** Begin Given records **
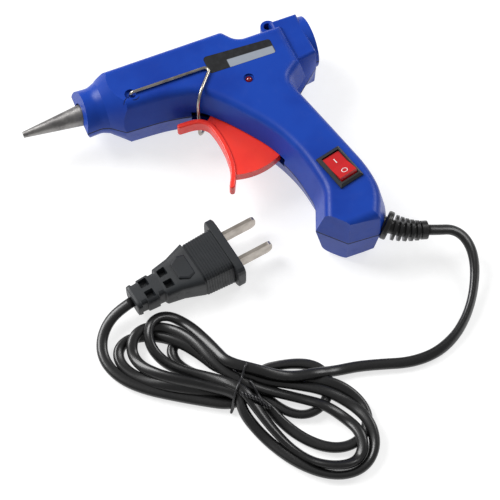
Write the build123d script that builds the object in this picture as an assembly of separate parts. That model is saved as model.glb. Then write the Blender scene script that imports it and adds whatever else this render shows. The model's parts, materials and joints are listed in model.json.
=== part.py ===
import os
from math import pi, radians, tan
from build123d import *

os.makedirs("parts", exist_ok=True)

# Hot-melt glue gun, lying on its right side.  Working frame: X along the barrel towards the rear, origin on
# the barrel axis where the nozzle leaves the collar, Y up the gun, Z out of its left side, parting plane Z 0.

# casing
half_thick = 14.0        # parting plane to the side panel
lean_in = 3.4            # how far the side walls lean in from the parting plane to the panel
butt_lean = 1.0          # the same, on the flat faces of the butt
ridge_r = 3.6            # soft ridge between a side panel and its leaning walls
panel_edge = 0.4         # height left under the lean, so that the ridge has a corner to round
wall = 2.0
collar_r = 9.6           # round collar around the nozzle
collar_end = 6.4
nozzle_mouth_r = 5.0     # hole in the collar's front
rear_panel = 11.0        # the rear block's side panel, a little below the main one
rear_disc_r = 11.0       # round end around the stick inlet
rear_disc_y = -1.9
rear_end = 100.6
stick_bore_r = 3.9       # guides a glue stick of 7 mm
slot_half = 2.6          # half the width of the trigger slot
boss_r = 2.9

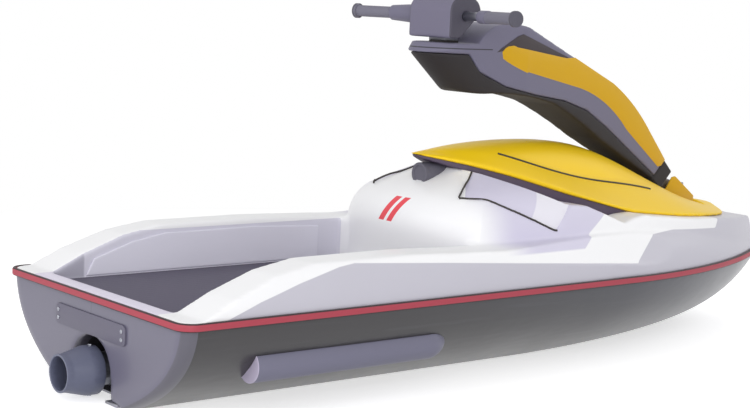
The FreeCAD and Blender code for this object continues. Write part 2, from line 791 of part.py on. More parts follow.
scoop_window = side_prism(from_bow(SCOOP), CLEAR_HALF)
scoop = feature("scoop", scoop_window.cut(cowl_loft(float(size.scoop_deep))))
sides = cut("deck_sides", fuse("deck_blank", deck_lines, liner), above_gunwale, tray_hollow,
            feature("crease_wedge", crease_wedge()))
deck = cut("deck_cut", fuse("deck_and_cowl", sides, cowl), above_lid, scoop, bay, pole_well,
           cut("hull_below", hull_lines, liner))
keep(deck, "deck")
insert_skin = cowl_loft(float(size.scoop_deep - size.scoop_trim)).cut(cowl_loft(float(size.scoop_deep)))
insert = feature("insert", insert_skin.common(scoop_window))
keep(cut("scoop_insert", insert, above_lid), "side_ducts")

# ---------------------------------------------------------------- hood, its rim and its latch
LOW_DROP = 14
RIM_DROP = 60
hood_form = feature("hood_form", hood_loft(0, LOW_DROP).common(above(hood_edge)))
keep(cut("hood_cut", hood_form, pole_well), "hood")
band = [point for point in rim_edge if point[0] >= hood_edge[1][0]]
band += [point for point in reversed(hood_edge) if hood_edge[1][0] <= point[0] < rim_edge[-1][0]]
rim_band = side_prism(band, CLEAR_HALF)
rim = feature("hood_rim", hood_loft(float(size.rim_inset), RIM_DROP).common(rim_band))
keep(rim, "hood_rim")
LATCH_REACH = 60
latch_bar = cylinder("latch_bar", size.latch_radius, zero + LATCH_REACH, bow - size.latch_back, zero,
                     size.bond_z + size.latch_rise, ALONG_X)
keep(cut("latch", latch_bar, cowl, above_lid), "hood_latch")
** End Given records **
## Aim
Please repeat the listing above in full and exactly.

## Result
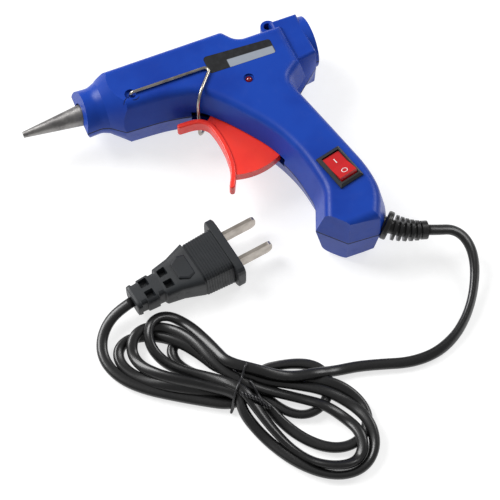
Write the build123d script that builds the object in this picture as an assembly of separate parts. That model is saved as model.glb. Then write the Blender scene script that imports it and adds whatever else this render shows. The model's parts, materials and joints are listed in model.json.
=== part.py ===
import os
from math import pi, radians, tan
from build123d import *

os.makedirs("parts", exist_ok=True)

# Hot-melt glue gun, lying on its right side.  Working frame: X along the barrel towards the rear, origin on
# the barrel axis where the nozzle leaves the collar, Y up the gun, Z out of its left side, parting plane Z 0.

# casing
half_thick = 14.0        # parting plane to the side panel
lean_in = 3.4            # how far the side walls lean in from the parting plane to the panel
butt_lean = 1.0          # the same, on the flat faces of the butt
ridge_r = 3.6            # soft ridge between a side panel and its leaning walls
panel_edge = 0.4         # height left under the lean, so that the ridge has a corner to round
wall = 2.0
collar_r = 9.6           # round collar around the nozzle
collar_end = 6.4
nozzle_mouth_r = 5.0     # hole in the collar's front
rear_panel = 11.0        # the rear block's side panel, a little below the main one
rear_disc_r = 11.0       # round end around the stick inlet
rear_disc_y = -1.9
rear_end = 100.6
stick_bore_r = 3.9       # guides a glue stick of 7 mm
slot_half = 2.6          # half the width of the trigger slot
boss_r = 2.9

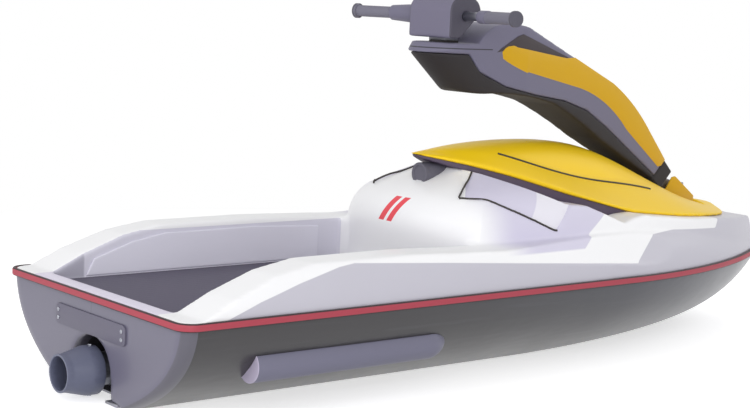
The FreeCAD and Blender code for this object continues. Write part 2, from line 791 of part.py on. More parts follow.
scoop_window = side_prism(from_bow(SCOOP), CLEAR_HALF)
scoop = feature("scoop", scoop_window.cut(cowl_loft(float(size.scoop_deep))))
sides = cut("deck_sides", fuse("deck_blank", deck_lines, liner), above_gunwale, tray_hollow,
            feature("crease_wedge", crease_wedge()))
deck = cut("deck_cut", fuse("deck_and_cowl", sides, cowl), above_lid, scoop, bay, pole_well,
           cut("hull_below", hull_lines, liner))
keep(deck, "deck")
insert_skin = cowl_loft(float(size.scoop_deep - size.scoop_trim)).cut(cowl_loft(float(size.scoop_deep)))
insert = feature("insert", insert_skin.common(scoop_window))
keep(cut("scoop_insert", insert, above_lid), "side_ducts")

# ---------------------------------------------------------------- hood, its rim and its latch
LOW_DROP = 14
RIM_DROP = 60
hood_form = feature("hood_form", hood_loft(0, LOW_DROP).common(above(hood_edge)))
keep(cut("hood_cut", hood_form, pole_well), "hood")
band = [point for point in rim_edge if point[0] >= hood_edge[1][0]]
band += [point for point in reversed(hood_edge) if hood_edge[1][0] <= point[0] < rim_edge[-1][0]]
rim_band = side_prism(band, CLEAR_HALF)
rim = feature("hood_rim", hood_loft(float(size.rim_inset), RIM_DROP).common(rim_band))
keep(rim, "hood_rim")
LATCH_REACH = 60
latch_bar = cylinder("latch_bar", size.latch_radius, zero + LATCH_REACH, bow - size.latch_back, zero,
                     size.bond_z + size.latch_rise, ALONG_X)
keep(cut("latch", latch_bar, cowl, above_lid), "hood_latch")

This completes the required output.